Unlike British and American English differences, the Indonesian and Malaysian differences are very significant. For example, “post office” in Malaysia is pejabat pos (in Indonesia this means “post officer”), whereas in Indonesia it is kantor pos, from the Dutch word for office, kantoor. There are also some Portuguese influences: in Indonesia, Christmas is known as Natal, whereas Malaysia uses Krismas, derived from English (or in some cases also Natal, due to Indonesian influence). Pronunciation of some loanwords in Malaysian follows English, while some in Indonesian follows Dutch, for example Malaysian televisyen (from English: television) and Indonesian televisi (from Dutch: televisie), the “-syen” and “-si” also prevail in some other words.
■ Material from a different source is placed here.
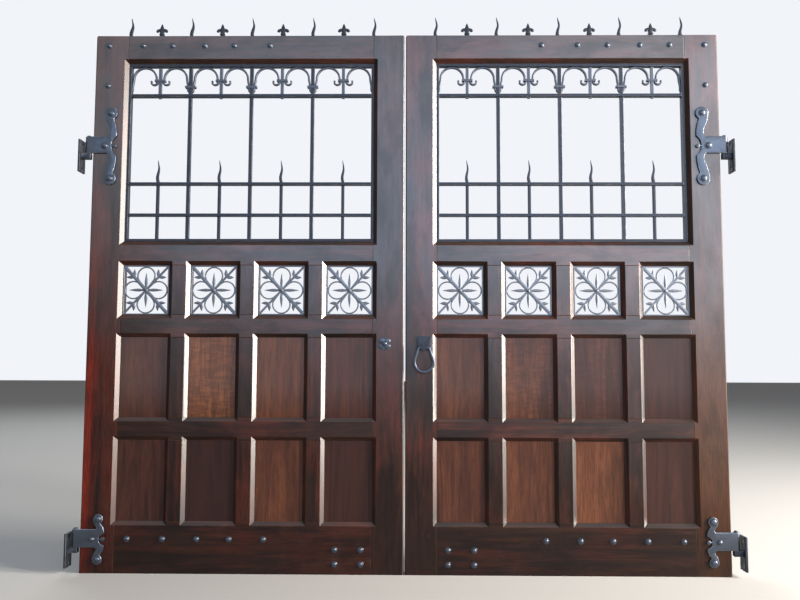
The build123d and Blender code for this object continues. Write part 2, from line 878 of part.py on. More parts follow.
def ring_plate():
    """Square plate of the ring pull with its bored boss, its shank and the nut behind."""
    face = front - pull_plate_thickness
    sheet = RectangleRounded(pull_plate_side, pull_plate_side, pull_plate_corner)
    body = Pos(pull_centre, 0, pull_height) * raise_front(sheet, face, pull_plate_thickness)
    boss_end = face - pull_pivot_stand - pull_boss_proud
    boss = Pos(pull_centre, (face + boss_end) / 2, pull_eye_height) * Rot(90, 0, 0)
    half_boss = (face - boss_end) / 2
    section = RegularPolygon(pull_boss_radius, pull_boss_facets, rotation=180 / pull_boss_facets)
    body += boss * extrude(section, amount=half_boss, both=True)
    eye = Pos(pull_centre, face - pull_pivot_stand, pull_eye_height) * Rot(0, 90, 0)
    body -= eye * Cylinder(ring_bar_radius + ring_clearance, pull_plate_side)
    body += across(pull_centre, pull_height, pull_shank, front, back + stud_nut_height)
    return body + across(pull_centre, pull_height, stud_nut_side, back, back + stud_nut_height)


def ring():
    """Pear-shaped drop ring, its two ends turned in to the boss from either side."""
    reach = hypot(ring_shoulder, ring_drop)
    round_start = degrees(asin(ring_drop / reach) - acos(ring_radius / reach))
    corner_turn = 90 - round_start
    corner_x = ring_shoulder - ring_bend * tan(radians(corner_turn / 2))
    corner = bow((corner_x, -ring_bend), ring_bend, 90, -corner_turn)
    half = [(ring_end_gap / 2, 0)] + corner
    round_end = bow((0, -ring_drop), ring_radius, round_start, -(180 + 2 * round_start), ring_facet_angle)
    path = half + round_end + [(-x, z) for x, z in reversed(half)]
    spot = Plane(origin=(ring_end_gap / 2, 0, 0), z_dir=(1, 0, 0))
    section = spot * RegularPolygon(ring_bar_radius, ring_bar_facets)
    tube = sweep(section, path=Polyline(*path), transition=Transition.RIGHT)
    pivot_y = front - pull_plate_thickness - pull_pivot_stand
    return Pos(pull_centre, pivot_y, pull_eye_height) * Rot(90, 0, 0) * tube


def rose():
    """Four-lobed rose under a dome-headed bolt on the meeting stile."""
    lobe = RegularPolygon(rose_lobe_radius, rose_facets)
    lobes = lobe
    for index in range(rose_lobes):
        lobes += Rot(0, 0, (index + 0.5) * 360 / rose_lobes) * Pos(rose_spread, 0) * lobe
    plate = Pos(rose_centre, 0, rose_height) * raise_front(lobes, front - rose_thickness, rose_thickness)
    hole = across(rose_centre, rose_height, stud_shank, front - rose_thickness - overcut, back + overcut)
    return [plate - hole, stud_bolt(rose_centre, rose_height, rose_thickness, 0.0)]


def leaf_nodes():
    """Every node of the right-hand leaf, by name."""
    nodes = {
        "hinge_stile": stile(x_hung, x_outer, x_outer),
        "meeting_stile": stile(x_meet, x_inner, x_meet),
        "top_rail": rail(*rail_levels[0], crested=True),
        "grille_rail": rail(*rail_levels[1]),
        "square_rail": rail(*rail_levels[2]),
        "panel_rail": rail(*rail_levels[3]),
        "bottom_rail": rail(*rail_levels[4]),
        "muntins": muntins(),
        "panels": panels(),
        "tenon_pegs": tenon_pegs(),
        "grille_frame": grille_frame(),
        "tall_bars": tall_bars(),
        "cross_bars": cross_bars(),
        "spear_bars": spear_bars(),
        "frieze_bars": frieze_bars(),
        "frieze_scrolls": frieze_scrolls(),
        "frieze_collars": frieze_collars(),
        "square_grilles": square_grilles(),
        "crest_flames": crest_flames(),
        "crest_fleurs": crest_fleurs(),
        "top_hinge": hinge(top_hinge_height, top_hinge_half, top_lobe_radius),
        "bottom_hinge": hinge(bottom_hinge_height, bottom_hinge_half, bottom_lobe_radius),
        "top_strap": top_strap(),
        "bottom_strap": bottom_strap(),
        "stud_bolts": stud_bolts(),
        "bolt_plate": bolt_plate(),
        "drop_bolt": drop_bolt(),
    }
    return nodes


def pieces(shape):
    """The separate solids of a node."""
    listed = shape if isinstance(shape, list) else [shape]
    return [solid for piece in listed for solid in piece.solids()]


def opposite(shape):
    """The same node on the left-hand leaf."""
    return [mirror(solid, Plane.YZ) for solid in pieces(shape)]


def gates():
    """Every node of the pair: two leaves, the pull and rose, and the pintles."""
    leaf = leaf_nodes()
    nodes = {}
    for name, shape in leaf.items():
        nodes["left_" + name] = opposite(shape)
        nodes["right_" + name] = pieces(shape)
    meeting = leaf["meeting_stile"]
    pull_hole = across(pull_centre, pull_height, pull_shank, front - overcut, back + overcut)
    rose_hole = across(rose_centre, rose_height, stud_shank, front - overcut, back + overcut)
    nodes["right_meeting_stile"] = pieces(meeting - pull_hole)
    nodes["left_meeting_stile"] = opposite(meeting - rose_hole)
    nodes["left_rose"] = opposite(rose())
    nodes["right_ring_plate"] = pieces(ring_plate())
    nodes["right_ring"] = pieces(ring())
    for name, height in (("upper_pintles", top_hinge_height), ("lower_pintles", bottom_hinge_height)):
        hook = pintle(height)
        nodes[name] = pieces(hook) + opposite(hook)
    return nodes


os.makedirs("parts", exist_ok=True)
for name, solids in gates().items():
    body = solids[0] if len(solids) == 1 else Compound(children=solids)
    body.label = name
    export_step(body, f"parts/{name}.step")
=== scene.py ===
from math import acos, asin, cos, degrees, hypot, pi, radians, sin, tan

import bmesh
import bpy
from mathutils import Matrix, Vector


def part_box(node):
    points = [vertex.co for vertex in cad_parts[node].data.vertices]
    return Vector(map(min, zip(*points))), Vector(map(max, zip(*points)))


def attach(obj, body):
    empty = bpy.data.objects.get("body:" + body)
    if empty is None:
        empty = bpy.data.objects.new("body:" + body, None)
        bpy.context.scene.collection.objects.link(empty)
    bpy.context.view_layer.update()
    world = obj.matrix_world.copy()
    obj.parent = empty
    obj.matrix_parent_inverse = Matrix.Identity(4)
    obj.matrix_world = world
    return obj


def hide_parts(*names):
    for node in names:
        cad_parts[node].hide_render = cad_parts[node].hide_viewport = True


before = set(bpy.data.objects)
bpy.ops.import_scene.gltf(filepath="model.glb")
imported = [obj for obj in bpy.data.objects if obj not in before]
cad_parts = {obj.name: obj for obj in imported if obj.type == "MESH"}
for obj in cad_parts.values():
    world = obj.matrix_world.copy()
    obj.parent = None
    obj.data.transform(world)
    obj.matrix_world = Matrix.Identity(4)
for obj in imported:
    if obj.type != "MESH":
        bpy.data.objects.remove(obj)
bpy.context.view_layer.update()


# Room for the gates
# A pale floor and open pale air. A wide soft panel and a smaller one stand far behind the viewer, two
# tall narrow ones at the right rake across the leaves and catch their chamfers, and one lights the backs.

class Shade:
    """A socket in a finish. Sums and products of sockets add their own Math nodes."""

    def __init__(self, tree, socket=None):
        self.tree = tree
        self.socket = socket

    def node(self, kind, settings=None, sockets=None, output=0):
        made = self.tree.nodes.new("ShaderNode" + kind)
        for name, value in (settings or {}).items():
            if name == "stops":
                self.set_stops(made.color_ramp, value)
            else:
                setattr(made, name, value)
        for name, value in (sockets or {}).items():
            if isinstance(value, Shade):
                self.tree.links.new(value.socket, made.inputs[name])
            else:
                made.inputs[name].default_value = value
        return Shade(self.tree, made.outputs[output]) if made.outputs else None

    def set_stops(self, ramp, stops):
        while len(ramp.elements) < len(stops):
            ramp.elements.new(1.0)
        for element, (place, level) in zip(ramp.elements, stops):
            element.position = place
            element.color = (level, level, level, 1.0)

    def maths(self, operation, *values):
        return self.node("Math", {"operation": operation}, dict(enumerate(values)))

    def mix(self, first, second):
        """Colour first where this value is 0, second where it is 1."""
        return self.node("Mix", {"data_type": "RGBA"}, {0: self, 6: first, 7: second}, output=2)

    def steps(self, *stops):
        return self.node("ValToRGB", {"stops": stops}, {"Fac": self})

    def __add__(self, other):
        return self.maths("ADD", self, other)

    def __sub__(self, other):
        return self.maths("SUBTRACT", self, other)

    def __mul__(self, other):
        return self.maths("MULTIPLY", self, other)

    def __rsub__(self, other):
        return self.maths("SUBTRACT", other, self)

    __radd__ = __add__
    __rmul__ = __mul__


def tint(red, green, blue):
    """A colour as mixed on the bench, 0 to 255, made ready for the shader by the sRGB curve."""
    levels = [value / 255 for value in (red, green, blue)]
    linear = [v / 12.92 if v <= 0.04045 else ((v + 0.055) / 1.055) ** 2.4 for v in levels]
    return (*linear, 1.0)


def new_finish(name):
    finish = bpy.data.materials.new(name)
    finish.use_nodes = True
    finish.node_tree.nodes.clear()
    return finish, Shade(finish.node_tree)


air_tint = (0.93, 0.95, 1.0, 1.0)
air_seen = 0.95
air_light = 0.12
floor_size = 60.0
floor_tint = tint(192, 190, 187)

air = bpy.data.worlds.new("pale_air")
bpy.context.scene.world = air
air.use_nodes = True
air.node_tree.nodes.clear()
sky = Shade(air.node_tree)
seen = sky.node("LightPath", output="Is Camera Ray")
mirrored = sky.node("LightPath", output="Is Glossy Ray")
passed = sky.node("LightPath", output="Is Transmission Ray")
shown = sky.maths("MAXIMUM", seen, sky.maths("MAXIMUM", mirrored, passed))
strength = air_light + shown * (air_seen - air_light)
glow = sky.node("Background", {}, {"Color": air_tint, "Strength": strength})
sky.node("OutputWorld", {}, {"Surface": glow})

floor_mesh = bmesh.new()
bmesh.ops.create_grid(floor_mesh, x_segments=4, y_segments=4, size=floor_size / 2)
floor_data = bpy.data.meshes.new("floor")
floor_mesh.to_mesh(floor_data)
floor_mesh.free()
floor = bpy.data.objects.new("floor", floor_data)
bpy.context.scene.collection.objects.link(floor)
floor_finish, ground = new_finish("floor")
matt = ground.node("BsdfPrincipled", {}, {
    "Base Color": floor_tint, "Roughness": 0.9, "Specular IOR Level": 0.2,
})
ground.node("OutputMaterial", {}, {"Surface": matt})
floor_data.materials.append(floor_finish)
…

There are also instances where the Malaysian version derives from English pronunciation while the Indonesian version takes its cue from Latin. To quickly trace if the written language is Malaysian or Indonesian, see how anda meaning “you” in English is treated. If it’s capitalized, no matter where it is, it’s Indonesian. If it’s in lower case, or sometimes when it’s capitalized at the beginning of a sentence, it’s Malaysian. Fairly easy to trace, right?